I often quip to the TSA slack-jawed shamblers at the airport when I fly that I am happy the TSA exists because think of how much more homelessness there would in the USA if the unemployable weren’t in shitty government jobs hassling peaceful travelers.
The DoD has never passed an audit and in concert with programs at DoE, the budget item is approx one trillion dollars.
The chaos avalanche continues.
And with all this money spent, the US armed forces are not a long sustainment peer competitor in a hot war.
The Pentagon’s accounting records are so convoluted that billions of dollars cannot be accounted for, charges a new government report.

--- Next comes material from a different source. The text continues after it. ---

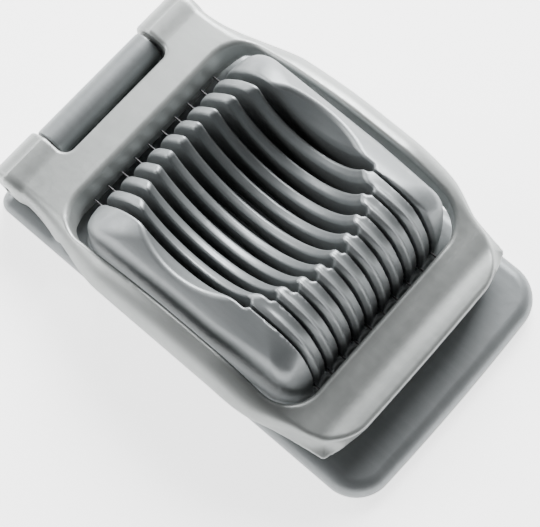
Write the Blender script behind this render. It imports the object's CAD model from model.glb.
"""Egg slicer: a cast base with a slotted egg cradle under a hinged cast frame strung with wires.

Both castings are worked out as distance fields in millimetres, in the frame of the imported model,
and meshed from them, so that every edge has the soft radius that a casting has. The wires stay as
packed. The pin, ferrules, clamp strips and screws are meshed here with the detail of real ones.
"""

import math

import bmesh
import bpy
import numpy as np
from mathutils import Matrix, Vector


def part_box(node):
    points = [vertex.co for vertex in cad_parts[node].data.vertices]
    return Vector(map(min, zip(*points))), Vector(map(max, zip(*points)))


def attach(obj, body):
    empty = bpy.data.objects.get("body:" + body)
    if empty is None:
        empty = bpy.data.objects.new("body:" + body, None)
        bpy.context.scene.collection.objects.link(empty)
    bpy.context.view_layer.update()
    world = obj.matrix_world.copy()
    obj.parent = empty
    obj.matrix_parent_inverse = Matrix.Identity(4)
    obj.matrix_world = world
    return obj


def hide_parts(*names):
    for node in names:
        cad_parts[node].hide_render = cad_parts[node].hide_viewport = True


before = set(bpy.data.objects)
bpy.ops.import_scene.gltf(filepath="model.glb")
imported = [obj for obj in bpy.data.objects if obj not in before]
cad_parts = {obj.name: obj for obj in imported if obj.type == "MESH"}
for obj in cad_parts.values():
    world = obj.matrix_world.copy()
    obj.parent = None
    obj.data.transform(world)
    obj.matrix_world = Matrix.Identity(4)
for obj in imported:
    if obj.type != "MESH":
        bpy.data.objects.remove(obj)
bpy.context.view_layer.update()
MM = 0.001


def node_box(node):
    """A CAD node's lowest and highest corners, in millimetres."""
    low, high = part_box(node)
    return low / MM, high / MM


# ---------------------------------------------------------------- sizes, in millimetres
_, base_high = node_box("base")
_, frame_high = node_box("wire_frame")
pin_low, pin_high = node_box("hinge_pin")
wire_low, wire_high = node_box("wire_01")
next_wire_low, _ = node_box("wire_02")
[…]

In fact, no major part of the Department of Defense (DOD) has ever passed an audit, according to recent congressional testimony by the non-partisan U.S. General Accounting Office (GAO), the investigative arm of Congress. The Pentagon admitted that flawed business systems and practices are common within the agency and said it would take decades to get all of the agency books in order. Accounting problems led the GAO in 1995 to put DOD financial management on GAO’s list of agencies that are at high-risk of waste, fraud, abuse, and mismanagement.
Some of the GAO’s findings are astonishing:
About 58 percent of the material the Pentagon possesses ($36.9 billion worth) are items it does not need.
Over the past three years, the Navy lost track of $3 billion in equipment and other items.
At one distribution center for the Navy, there was a backlog of over 122,000 items that had not been properly processed, leading the Navy to purchase items it didn’t need.
The $600 billion Pentagon inventory of weapons systems and other items failed to include nearly $6 billion in Army communications defense equipment, $7.6 billion in Navy aircraft engines and about $7 billion in Air Force electronic pods that attach to warplanes.
Is national bankruptcy the sole solution to stop the malpractice and fiscal bleeding.